» **Directive**:
Search the material for the string "manifold", then report how many lines hold it, with no other text.

[Records]
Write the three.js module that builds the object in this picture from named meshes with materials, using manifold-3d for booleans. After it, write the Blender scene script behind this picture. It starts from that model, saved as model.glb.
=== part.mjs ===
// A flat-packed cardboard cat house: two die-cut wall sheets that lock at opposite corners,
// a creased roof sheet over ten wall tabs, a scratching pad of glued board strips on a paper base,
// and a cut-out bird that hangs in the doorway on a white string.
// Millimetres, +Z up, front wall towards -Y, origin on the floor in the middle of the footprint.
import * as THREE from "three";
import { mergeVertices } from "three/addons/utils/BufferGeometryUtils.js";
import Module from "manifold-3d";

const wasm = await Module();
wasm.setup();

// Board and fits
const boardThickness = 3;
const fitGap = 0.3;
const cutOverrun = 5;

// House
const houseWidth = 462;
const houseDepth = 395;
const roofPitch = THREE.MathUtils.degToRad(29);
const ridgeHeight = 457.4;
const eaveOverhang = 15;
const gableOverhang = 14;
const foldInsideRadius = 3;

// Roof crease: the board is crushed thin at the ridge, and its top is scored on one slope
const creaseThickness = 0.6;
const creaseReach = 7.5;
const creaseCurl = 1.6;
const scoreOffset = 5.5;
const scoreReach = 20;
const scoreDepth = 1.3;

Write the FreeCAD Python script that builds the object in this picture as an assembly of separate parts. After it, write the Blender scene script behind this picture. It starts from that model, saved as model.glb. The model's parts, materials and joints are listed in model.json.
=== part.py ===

» **Written solution**:
2